The Cast of Characters: My panel of judges included Husband, my Mom, my Dad, my Sister, my Niece (she is a professional pastry chef!) and Niece’s two adorable kids, ages 8 and 6. I did not participate as a judge. I was just there to observe.
The Rules: This was a blind taste test. The beans were labeled “A” and “B”. I knew which was which…but the judges didn’t. Each judge had a note card for each bean. They were asked to make notes on taste, texture, appearance and last but not least, they needed to tell me their preference. They weren’t trying to guess which was the heirloom, they were simply stating a preference. I provided them with water, saltines, table salt, pencils, and a whole lot of plastic spoons.
Garbanzo Beans: We started with the garbanzo bean. The heirloom bean was described as firmer, held it’s shape better, grainy. The store bought bean was described as creamy, a bit sweet, mild and tender. Four of the seven judges preferred the store bought bean. Interestingly, both kids, preferred the heirloom bean!

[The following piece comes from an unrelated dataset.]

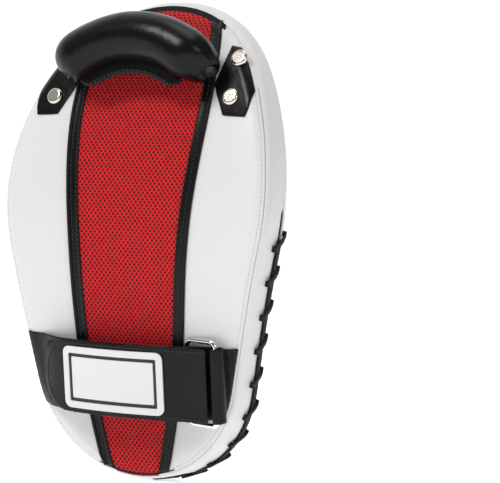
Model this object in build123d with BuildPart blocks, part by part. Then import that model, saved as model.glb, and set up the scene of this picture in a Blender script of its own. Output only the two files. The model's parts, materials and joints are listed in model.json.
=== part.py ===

Pinto Beans: Let me say at the outset that the panel of judges unanimously agreed that this was the hardest bean to judge. They all said that these two beans were so similar that they could hardly make a judgement. They spent a lot of time on the pinto beans, going back and forth trying to discern subtle differences. The judges found the color of the store bought bean to be more appealing. The Rancho Gordo bean had a bit of a purple, gray-ish tint. The store bought was browner in color. The taste and texture were so similar as to make little difference. So I guess it came down to appearance. Six out of the seven judges chose the store bought pinto bean. The one person to pick the heirloom? My six year old nephew!
Black Bean: The judges were really knocked out by the difference between the store bought black bean and the heirloom. The store bought bean was deemed to be bland and tasteless. The heirloom was flavorful and creamy. They loved the heirloom black bean. Their comments about the Rancho Gordo black bean were far more effusive than on any other bean in the taste test. And their disinterest in the store bought bean was particularly apparent.
My Conclusions? Well, the store bought garbanzos and pintos were chosen as the winners. The heirloom black bean won out by a long shot. My Dad suggested that perhaps the reason that they preferred the store bought beans was that it’s what they are used to (we eat a lot of beans in my family!). Perhaps appreciating the full value of the heirloom takes a bit of time.
A thought about the pinto beans; we live in South Texas so I am sure that the turn-over of pinto beans in our grocery store is very high. Pinto beans are a staple here. Maybe that plays a role in the outcome.
Will I stop buying heirloom beans? No. We were all a little surprised by the outcome of the taste test. However, I think that the companies that are selling heirloom beans are really passionate about beans. I think that they are making environmental contributions by preserving these beans. I think that they are helping communities by preserving these beans. I think that the heirloom bean movement raises interest, awareness and enthusiasm for making beans a part of our daily diets.
On the other hand, it is valuable to know that good tasting beans are readily available, inexpensively and conveniently at the grocery store.
These results aren’t scientific. And they only reflect the preferences of my family. It is possible that the results would be entirely different if I had served them more complex bean dishes. My Mom was really longing for some hot sauce. That’s how we eat beans in Texas!
We had fun. We all sat down around the table, tasted, talked and discussed. So I have to consider our taste test to be a great success. After the bean tasting, I served everyone a big dinner of baked ziti, salad, garlic bread and lots of Chianti. It was a good excuse to bring the family together.
One final note – The only judge on our panel to consistently choose the heirloom bean was my six year old nephew. He picked the heirloom bean every single time! The boy knows his beans.